Wochenlang hatte er dem Obdachlosen, der vor seinem Geschäft herumlungerte, jeden Morgen einen Kaffee und ein Croissant ausgegeben. Dann erlitt der Bäcker im Dezember plötzlich wegen eines kaputten Ofens eine lebensgefährliche Kohlenmonoxidvergiftung. Es war Aucant, der ihn fand und den Notarzt rief. "Wäre Jerome nicht da gewesen, wäre ich auf dem Friedhof gelandet", sagt Flamant. Als er nach zwölf Tagen aus dem Krankenhaus kam, bot er Aucant einen Job an.

"Ich bin fordernd"

Anstatt die Bäckerei zu verkaufen, übergibt Flamant sie bald dem 37-Jährigen für den Preis eines Baguettes: für einen symbolischen Euro. "Ich bin fordernd. Die Arbeit muss so gemacht werden, wie ich es sage, und nicht anders", erzählt Flamant der Nachrichtenagentur Agence France Presse, während er ein Baguette auf dem Backblech zurechtrückt. Er arbeite gern Leute ein, "die auf meine Ratschläge hören, wie Jerome", fügt er anerkennend hinzu.

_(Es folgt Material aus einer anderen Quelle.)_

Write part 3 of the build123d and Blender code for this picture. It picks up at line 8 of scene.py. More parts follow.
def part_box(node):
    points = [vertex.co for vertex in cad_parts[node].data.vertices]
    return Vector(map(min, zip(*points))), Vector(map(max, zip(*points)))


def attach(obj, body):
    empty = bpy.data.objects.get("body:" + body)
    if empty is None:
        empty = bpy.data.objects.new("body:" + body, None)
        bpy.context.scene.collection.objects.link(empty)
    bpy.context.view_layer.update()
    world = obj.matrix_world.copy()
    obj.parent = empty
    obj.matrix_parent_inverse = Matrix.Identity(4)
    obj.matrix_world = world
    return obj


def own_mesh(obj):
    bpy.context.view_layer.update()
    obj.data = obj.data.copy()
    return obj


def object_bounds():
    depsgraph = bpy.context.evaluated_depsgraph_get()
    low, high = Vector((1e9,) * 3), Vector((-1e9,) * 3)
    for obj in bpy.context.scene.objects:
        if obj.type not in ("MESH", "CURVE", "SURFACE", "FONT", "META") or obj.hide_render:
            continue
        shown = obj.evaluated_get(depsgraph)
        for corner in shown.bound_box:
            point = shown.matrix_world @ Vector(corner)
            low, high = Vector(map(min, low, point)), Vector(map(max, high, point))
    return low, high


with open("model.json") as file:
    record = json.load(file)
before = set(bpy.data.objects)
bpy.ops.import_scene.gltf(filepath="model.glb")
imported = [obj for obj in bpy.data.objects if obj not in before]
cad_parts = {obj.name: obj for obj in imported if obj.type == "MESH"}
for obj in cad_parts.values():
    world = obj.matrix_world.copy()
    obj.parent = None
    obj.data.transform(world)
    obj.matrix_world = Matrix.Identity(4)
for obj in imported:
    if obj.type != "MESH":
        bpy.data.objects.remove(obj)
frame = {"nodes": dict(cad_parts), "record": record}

Sechs Tage die Woche steht er von Mitternacht bis mittags in der Backstube im Keller, backt Brot, Kuchen und Torten. Schnell war der Bäcker angetan von seinem tätowierten Lehrling, der sich extra für seinen ersten richtigen Job die Dreadlocks abschnitt. "Jerome ist ein Arbeitstier", sagt Flamant. "Also habe ich beschlossen, ihm die Bäckerei für einen symbolischen Euro zu überlassen." Das Leben sei wichtiger als Geld. "Ich bin nicht reich, aber das Geld ist mir egal. Ich will frei sein, ich will jetzt meine Ruhe haben. Und wenn es ihm zum Glück verhilft..." Flamant muss sich setzen, die Arthrose in seinen Beinen schmerzt.

Aucant, der bisher gelegentlich auf Volksfesten jobbte und nicht weiter über seine Vergangenheit sprechen will, ist voller Tatendrang: "Ich habe Lust zu arbeiten, und die Arbeitszeiten in der Bäckerei machen mir keine Angst", sagt er. Im September soll die Einarbeitung beendet sein, dann will Flamant die Schlüssel zur Backstube an seinen Lehrling übergeben.